Ils sont si puissants qu’ils obtinrent de Philippe V, en 1743, une confirmation de leur puissance, qu’on ne pouvait leur ôter. Je sais bien, messieurs, qu’ils n’ont pas le titre de roi ; et par là on peut excuser ce que vous dites de la misérable fable[2] de la royauté du Paraguai ; mais le dey d’Alger n’est pas roi, et n’en est pas moins maître absolu. Je ne conseillerais pas à mon frère le capitaine de faire le voyage du Paraguai sans être le plus fort.

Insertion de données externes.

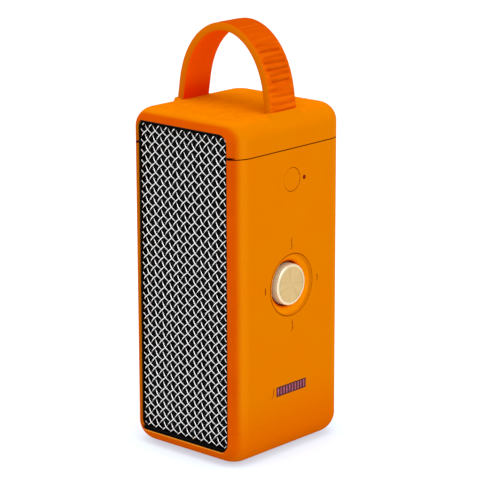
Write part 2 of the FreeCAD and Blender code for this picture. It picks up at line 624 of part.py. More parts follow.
def driver(side, facing, at):
    basket = piece(f"{side}_driver_basket", facing, at)
    pad(basket, "Z", "0", "flange_thick", block("0", "0", "flange_wide", "flange_wide", "flange_corner"))
    cut(basket, "Z", "0", "flange_thick", circle("0", "0", "basket_mouth"),
        *circles(DRIVER_SCREWS, "small_radius + screw_gap"))
    turn(basket,
         ("basket_neck", "0.2"),
         ("basket_neck", "-3"),
         ("basket_waist", "-basket_taper"),
         ("basket_waist", "-basket_deep"),
         ("coil_gap_radius + 0.2", "-basket_deep"),
         ("coil_gap_radius + 0.2", "-basket_deep + basket_sheet"),
         ("spider_radius - 1.4", "-basket_deep + basket_sheet"),
         ("spider_radius - 1.4", "-spider_deep"),
         ("spider_radius + 0.1", "-spider_deep"),
         ("spider_radius + 0.1", "-spider_deep + 1"),
         ("seat_radius", "-3"),
         ("seat_radius", "-basket_sheet"),
         ("basket_mouth", "-basket_sheet"),
         ("basket_mouth", "0.2"))
    yoke = piece(f"{side}_driver_yoke", facing, at)
    turn(yoke,
         ("0", "-yoke_deep"),
         ("magnet_radius", "-yoke_deep"),
         ("magnet_radius", "-magnet_deep"),
         ("pole_radius", "-magnet_deep"),
         ("pole_radius", "-pole_deep"),
         ("0", "-pole_deep"))
    magnet = piece(f"{side}_driver_magnet", facing, at)
    turn(magnet,
         ("coil_gap_radius", "-magnet_deep"),
         ("magnet_radius", "-magnet_deep"),
         ("magnet_radius", "-basket_deep"),
         ("coil_gap_radius", "-basket_deep"))
    driver_cone(side, facing, at)
    surround = piece(f"{side}_driver_surround", facing, at)
    turn(surround,
         ("basket_mouth - 0.1", "-roll_base - roll_thick"),
         ("basket_mouth - 0.1", "-roll_base"),
         ("roll_outer", "-roll_base"),
         ("roll_inner", "-roll_base", "roll_radius", "left"),
         ("cone_edge - cone_lip + 0.1", "-roll_base"),
         ("cone_edge - cone_lip + 0.1", "-roll_base - roll_thick"),
         ("roll_inner + 0.4", "-roll_base - roll_thick"),
         ("roll_outer - 0.4", "-roll_base - roll_thick", "roll_radius - 0.5", "right"))
    driver_spider(side, facing, at)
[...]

Au reste, messieurs, j’ai l’honneur de vous informer que mon frère le capitaine, qui est le loustig[3] du régiment, est un très-bon chrétien qui, en s’amusant à composer le roman de Candide, dans son quartier d’hiver, a eu principalement en vue de convertir les sociniens. Ces hérétiques ne se contentent pas de nier hautement la Trinité et les peines éternelles, ils disent que Dieu a nécessairement fait de notre monde le meilleur des mondes possibles, et que tout est bien. Cette idée est manifestement contraire à la doctrine du péché originel. Ces novateurs oublient que le serpent, qui était le plus subtil des animaux, séduisit la femme tirée de la côte d’Adam ; qu’Adam fut séduit à son tour, et que, pour les punir, Dieu maudit la terre qu’il avait bénie : Maledicta terra in opere tuo ; in laboribus comedes exea cunctis diebus vitæ tuæ[4]. Ignorent-ils que tous les pères de l’Église, sans en excepter un seul, ont fondé la religion chrétienne sur cette malédiction prononcée par Dieu même, et dont nous ressentons continuellement les effets ? Les sociniens affectent d’exalter la Providence, et ils ne voient pas que nous sommes des coupables tourmentés qui devons

  1. Voyez, tome XV, le chapitre xxxviii du Précis du Siècle de Louis XV.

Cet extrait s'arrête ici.